Clusters 1 and 2 can be said to belong to same supercluster (Secure Households), likewise for clusters 3 and 4 (Insecure Households). Using multidimensional scaling (MDS) we can visualise the relative position of households to each other:
1. Difficulties paying for house in last year
Clusters 1, 2 & 3 are generally keeping up with mortgage payments with Cluster 4 struggling
2. How well are you keeping up with bills or credit commitments?

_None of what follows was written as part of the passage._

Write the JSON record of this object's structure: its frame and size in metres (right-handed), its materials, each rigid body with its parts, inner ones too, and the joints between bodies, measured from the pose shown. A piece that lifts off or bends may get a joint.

A large proportion of Cluster 1, and half Cluster are keeping up with bills without any difficulty. The majority of Cluster 3 and the majority of Cluster 4 are keeping up but struggling from time to time. Almost a quarter of Cluster 4 are in a constant struggle and 12.5 % have fallen behind
3. Put off spending because of concern that unable get credit
Cluster 1 and 3 have no concerns over putting off spending whereas Clusters 2 and 4 do.

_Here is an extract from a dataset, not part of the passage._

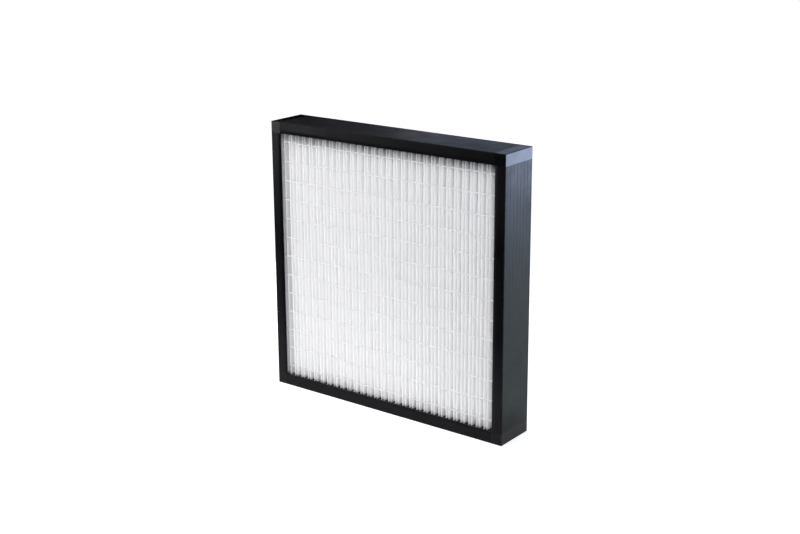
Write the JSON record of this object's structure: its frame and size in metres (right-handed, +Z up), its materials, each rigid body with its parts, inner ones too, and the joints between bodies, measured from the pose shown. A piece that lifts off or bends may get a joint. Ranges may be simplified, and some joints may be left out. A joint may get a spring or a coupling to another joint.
{
  "type": "pleated panel air filter",
  "caption": "Square pleated panel air filter: white folded media held by rows of adhesive beads in a black hollow-channel plastic frame with plug-in corner blocks.",
  "frame": {"origin": "on the ground under the middle of the filter: centre of the width and of the depth, at the lowest face", "axes": "+X to the right across the face, +Y from the front face to the back face, +Z up, along the pleats"},
  "size_m": [0.592, 0.096, 0.592],
  "materials": {
    "frame_plastic": "extruded black plastic, satin, fine lines along its length",
    "corner_plastic": "moulded black plastic, smooth satin",
    "filter_media": "white glass-fibre paper, matt and fibrous",
    "adhesive": "milky hot-melt adhesive, glossy",
    "sealant": "cast black polyurethane, slightly glossy"
  },
  "bodies": {
    "root": {"profile_top": "frame_plastic", "profile_bottom": "frame_plastic", "profile_left": "frame_plastic", "profile_right": "frame_plastic", "corner_top_left": "corner_plastic", "corner_top_right": "corner_plastic", "corner_bottom_left": "corner_plastic", "corner_bottom_right": "corner_plastic", "media_pack": "filter_media", "potting_top": "sealant", "potting_bottom": "sealant", "potting_left": "sealant", "potting_right": "sealant", "bead_front_01": "adhesive", "bead_front_02": "adhesive", "bead_front_03": "adhesive", "bead_front_04": "adhesive", "bead_front_05": "adhesive", "bead_front_06": "adhesive", "bead_front_07": "adhesive", "bead_front_08": "adhesive", "bead_front_09": "adhesive", "bead_front_10": "adhesive", "bead_front_11": "adhesive", "bead_front_12": "adhesive", "bead_front_13": "adhesive", "bead_back_01": "adhesive", "bead_back_02": "adhesive", "bead_back_03": "adhesive", "bead_back_04": "adhesive", "bead_back_05": "adhesive", "bead_back_06": "adhesive", "bead_back_07": "adhesive", "bead_back_08": "adhesive", "bead_back_09": "adhesive", "bead_back_10": "adhesive", "bead_back_11": "adhesive", "bead_back_12": "adhesive", "bead_back_13": "adhesive"}
  },
  "joints": []
}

4. Would like to borrow more but too expensive or difficult
Similarly to the previous spending concerns Cluster 1 & 3 not concerned over borrowing whereas 2 & 3 are.
5. Actual or Perceived credit constraint
Consistent with the previous two graphs.
6. Cutting back on spending
A large proportion of Cluster 3 & 4 are cutting back on spending, whereas nearly all of Cluster 1 & 2 are not.
7. Reasons for Difficulties in Bills and Credit status
Cluster 1 and 2 are less impacted by loss of income, employment and higher than expected bills compared to Cluster 3 & 4, however this may just be a reflection of Cluster 1 & 2 not having difficulties overall.